Start of RECORDED DATA

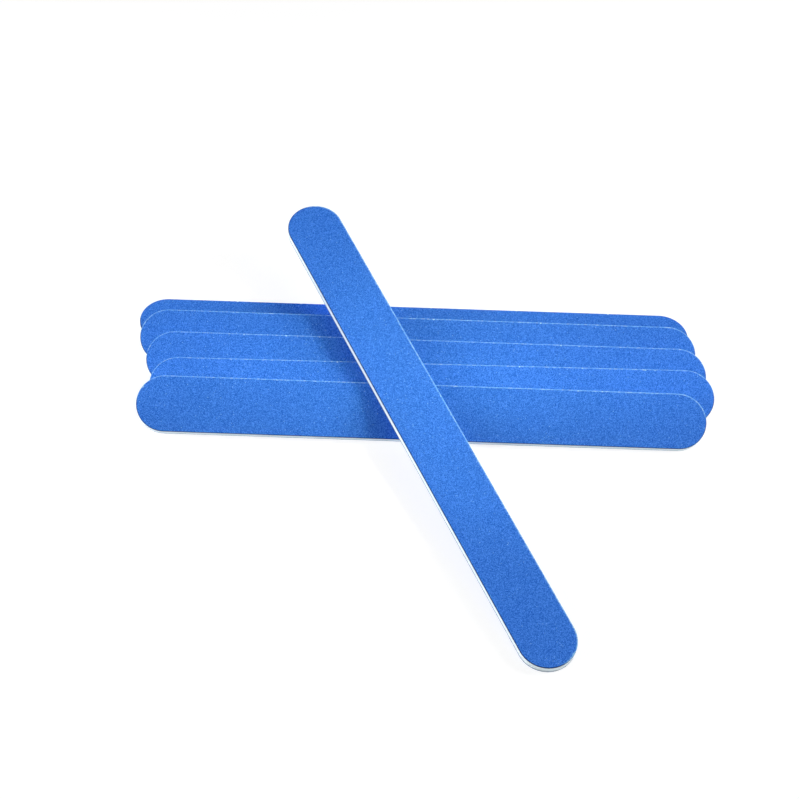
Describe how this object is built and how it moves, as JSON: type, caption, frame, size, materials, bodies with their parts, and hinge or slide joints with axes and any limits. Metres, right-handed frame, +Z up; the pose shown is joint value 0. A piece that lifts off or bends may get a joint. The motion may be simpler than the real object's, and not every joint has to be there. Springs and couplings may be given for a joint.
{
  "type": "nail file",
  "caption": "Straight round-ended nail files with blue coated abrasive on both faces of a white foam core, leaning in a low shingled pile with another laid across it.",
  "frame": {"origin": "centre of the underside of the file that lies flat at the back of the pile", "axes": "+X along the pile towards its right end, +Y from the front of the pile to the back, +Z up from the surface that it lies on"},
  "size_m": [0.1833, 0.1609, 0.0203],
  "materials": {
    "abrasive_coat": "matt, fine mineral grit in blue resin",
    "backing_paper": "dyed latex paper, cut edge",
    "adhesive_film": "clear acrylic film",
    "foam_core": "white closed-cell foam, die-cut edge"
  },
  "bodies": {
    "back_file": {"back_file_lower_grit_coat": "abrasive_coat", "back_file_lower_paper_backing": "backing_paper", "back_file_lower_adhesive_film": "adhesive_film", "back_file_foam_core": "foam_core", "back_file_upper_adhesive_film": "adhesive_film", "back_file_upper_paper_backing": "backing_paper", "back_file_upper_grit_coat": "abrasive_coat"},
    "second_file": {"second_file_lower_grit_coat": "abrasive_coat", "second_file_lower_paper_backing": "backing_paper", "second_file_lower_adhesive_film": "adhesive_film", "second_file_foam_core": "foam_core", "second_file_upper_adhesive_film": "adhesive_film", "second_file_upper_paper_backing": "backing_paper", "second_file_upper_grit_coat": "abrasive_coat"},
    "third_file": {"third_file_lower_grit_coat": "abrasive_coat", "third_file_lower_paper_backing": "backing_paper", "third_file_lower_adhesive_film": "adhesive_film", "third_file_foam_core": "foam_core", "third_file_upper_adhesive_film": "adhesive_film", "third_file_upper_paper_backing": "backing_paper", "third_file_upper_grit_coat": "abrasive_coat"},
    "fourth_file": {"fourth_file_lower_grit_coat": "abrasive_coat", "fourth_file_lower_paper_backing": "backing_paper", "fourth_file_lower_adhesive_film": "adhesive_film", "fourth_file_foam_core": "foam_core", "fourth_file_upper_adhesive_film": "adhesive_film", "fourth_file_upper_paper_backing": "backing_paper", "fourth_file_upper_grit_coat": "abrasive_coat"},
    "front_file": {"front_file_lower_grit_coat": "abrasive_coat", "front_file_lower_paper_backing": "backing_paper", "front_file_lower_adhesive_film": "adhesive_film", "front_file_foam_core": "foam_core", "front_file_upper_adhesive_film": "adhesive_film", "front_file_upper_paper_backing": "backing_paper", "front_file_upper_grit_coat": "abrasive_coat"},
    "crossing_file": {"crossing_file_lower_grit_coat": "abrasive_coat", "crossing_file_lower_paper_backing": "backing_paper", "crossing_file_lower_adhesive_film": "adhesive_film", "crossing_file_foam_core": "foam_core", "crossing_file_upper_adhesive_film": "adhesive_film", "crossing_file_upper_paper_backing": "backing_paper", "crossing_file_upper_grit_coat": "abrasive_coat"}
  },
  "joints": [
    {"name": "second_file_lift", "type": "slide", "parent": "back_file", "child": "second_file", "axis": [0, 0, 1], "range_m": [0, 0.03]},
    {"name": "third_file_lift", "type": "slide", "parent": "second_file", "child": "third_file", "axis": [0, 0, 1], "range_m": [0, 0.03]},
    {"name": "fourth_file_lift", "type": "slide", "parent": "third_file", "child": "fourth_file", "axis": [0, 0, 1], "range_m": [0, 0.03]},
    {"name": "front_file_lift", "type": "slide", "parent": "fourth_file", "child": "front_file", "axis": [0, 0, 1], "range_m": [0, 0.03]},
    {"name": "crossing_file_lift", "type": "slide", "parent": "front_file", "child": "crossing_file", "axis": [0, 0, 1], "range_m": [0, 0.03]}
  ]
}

End of RECORDED DATA

● **EXERCISE TASK**: All of the lines above need to be given again exactly.

● **OUTPUT BELOW**:
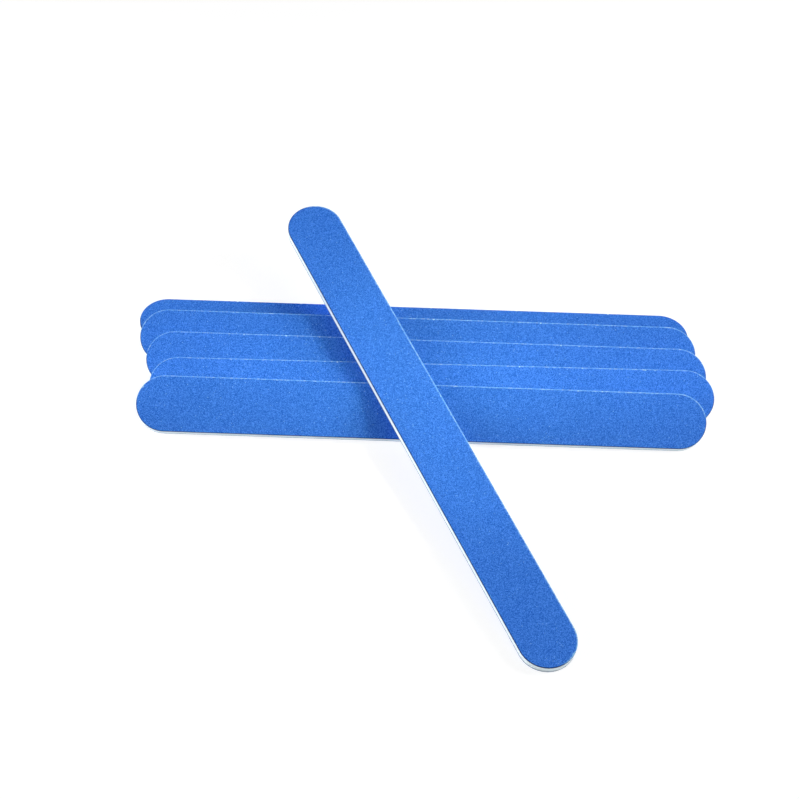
Describe how this object is built and how it moves, as JSON: type, caption, frame, size, materials, bodies with their parts, and hinge or slide joints with axes and any limits. Metres, right-handed frame, +Z up; the pose shown is joint value 0. A piece that lifts off or bends may get a joint. The motion may be simpler than the real object's, and not every joint has to be there. Springs and couplings may be given for a joint.
{
  "type": "nail file",
  "caption": "Straight round-ended nail files with blue coated abrasive on both faces of a white foam core, leaning in a low shingled pile with another laid across it.",
  "frame": {"origin": "centre of the underside of the file that lies flat at the back of the pile", "axes": "+X along the pile towards its right end, +Y from the front of the pile to the back, +Z up from the surface that it lies on"},
  "size_m": [0.1833, 0.1609, 0.0203],
  "materials": {
    "abrasive_coat": "matt, fine mineral grit in blue resin",
    "backing_paper": "dyed latex paper, cut edge",
    "adhesive_film": "clear acrylic film",
    "foam_core": "white closed-cell foam, die-cut edge"
  },
  "bodies": {
    "back_file": {"back_file_lower_grit_coat": "abrasive_coat", "back_file_lower_paper_backing": "backing_paper", "back_file_lower_adhesive_film": "adhesive_film", "back_file_foam_core": "foam_core", "back_file_upper_adhesive_film": "adhesive_film", "back_file_upper_paper_backing": "backing_paper", "back_file_upper_grit_coat": "abrasive_coat"},
    "second_file": {"second_file_lower_grit_coat": "abrasive_coat", "second_file_lower_paper_backing": "backing_paper", "second_file_lower_adhesive_film": "adhesive_film", "second_file_foam_core": "foam_core", "second_file_upper_adhesive_film": "adhesive_film", "second_file_upper_paper_backing": "backing_paper", "second_file_upper_grit_coat": "abrasive_coat"},
    "third_file": {"third_file_lower_grit_coat": "abrasive_coat", "third_file_lower_paper_backing": "backing_paper", "third_file_lower_adhesive_film": "adhesive_film", "third_file_foam_core": "foam_core", "third_file_upper_adhesive_film": "adhesive_film", "third_file_upper_paper_backing": "backing_paper", "third_file_upper_grit_coat": "abrasive_coat"},
    "fourth_file": {"fourth_file_lower_grit_coat": "abrasive_coat", "fourth_file_lower_paper_backing": "backing_paper", "fourth_file_lower_adhesive_film": "adhesive_film", "fourth_file_foam_core": "foam_core", "fourth_file_upper_adhesive_film": "adhesive_film", "fourth_file_upper_paper_backing": "backing_paper", "fourth_file_upper_grit_coat": "abrasive_coat"},
    "front_file": {"front_file_lower_grit_coat": "abrasive_coat", "front_file_lower_paper_backing": "backing_paper", "front_file_lower_adhesive_film": "adhesive_film", "front_file_foam_core": "foam_core", "front_file_upper_adhesive_film": "adhesive_film", "front_file_upper_paper_backing": "backing_paper", "front_file_upper_grit_coat": "abrasive_coat"},
    "crossing_file": {"crossing_file_lower_grit_coat": "abrasive_coat", "crossing_file_lower_paper_backing": "backing_paper", "crossing_file_lower_adhesive_film": "adhesive_film", "crossing_file_foam_core": "foam_core", "crossing_file_upper_adhesive_film": "adhesive_film", "crossing_file_upper_paper_backing": "backing_paper", "crossing_file_upper_grit_coat": "abrasive_coat"}
  },
  "joints": [
    {"name": "second_file_lift", "type": "slide", "parent": "back_file", "child": "second_file", "axis": [0, 0, 1], "range_m": [0, 0.03]},
    {"name": "third_file_lift", "type": "slide", "parent": "second_file", "child": "third_file", "axis": [0, 0, 1], "range_m": [0, 0.03]},
    {"name": "fourth_file_lift", "type": "slide", "parent": "third_file", "child": "fourth_file", "axis": [0, 0, 1], "range_m": [0, 0.03]},
    {"name": "front_file_lift", "type": "slide", "parent": "fourth_file", "child": "front_file", "axis": [0, 0, 1], "range_m": [0, 0.03]},
    {"name": "crossing_file_lift", "type": "slide", "parent": "front_file", "child": "crossing_file", "axis": [0, 0, 1], "range_m": [0, 0.03]}
  ]
}